Keep In Touch
My mother died July 12, 1980, and my father, March 21, 1982. I still find myself from time to time, driving for fifty minutes to the cemetery in Derby, where they are buried. I will spend perhaps as little as five minutes there, then turn around and return home. After almost twenty years what is the attraction that pulls me there? I know they are not there because I strongly believe they are in heaven, so why even go there. The answer is it helps me to keep in touch with them in a special way.
Everyone needs to be in touch with the people we love. With those who are alive, we might simply walk into the next room or pick up the telephone in order to speak with them. This privilege of having them available is almost taken for granted. How often do we think how lucky we are to have them here with us?
When a person has died, we need more than ever to be in touch. Although there are numerous ways to do this, I am only suggesting a few that have proven to be helpful.

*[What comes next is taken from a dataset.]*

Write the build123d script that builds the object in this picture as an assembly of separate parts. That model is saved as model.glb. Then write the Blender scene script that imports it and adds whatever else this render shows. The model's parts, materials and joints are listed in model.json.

Being a strong believer in life after death, I speak to my Mom and Dad often. There are times when I talk about problems I’m facing at work or with my family. Other times it about things happening about which I now they would enjoy hearing. Speaking with those who have died is a good way of keeping touch.
Another way is writing a letter to our loved ones. When we are separated by great distance, often we write to our family members and friends. Why should this stop now that they have died?
One might ask how do we mail it? I can think of two ways and I’m sure you can come with others. After completing the letter take it outside or place in a fireplace and set fire to it. Watch the smoke rise and take our thoughts to our loved ones.
A woman who I was counseling gave me another way. After finishing her letter, she went to a party shop. Placed her letter inside of a balloon, then filled it with helium. She released her letter into the sky and continued to watch it until she could no longer see the balloon.
Just one other suggestion on how to continue to feel a loved one’s presence. People who have heard me preach know my Mom and Dad. I speak about them often. I share with others my parents’ ideas and values. Also, when my family and I get together, it is time for Mom and Dad’s Stories. There is not a time when we do not end up laughing at our memories. It is good to know they are with us.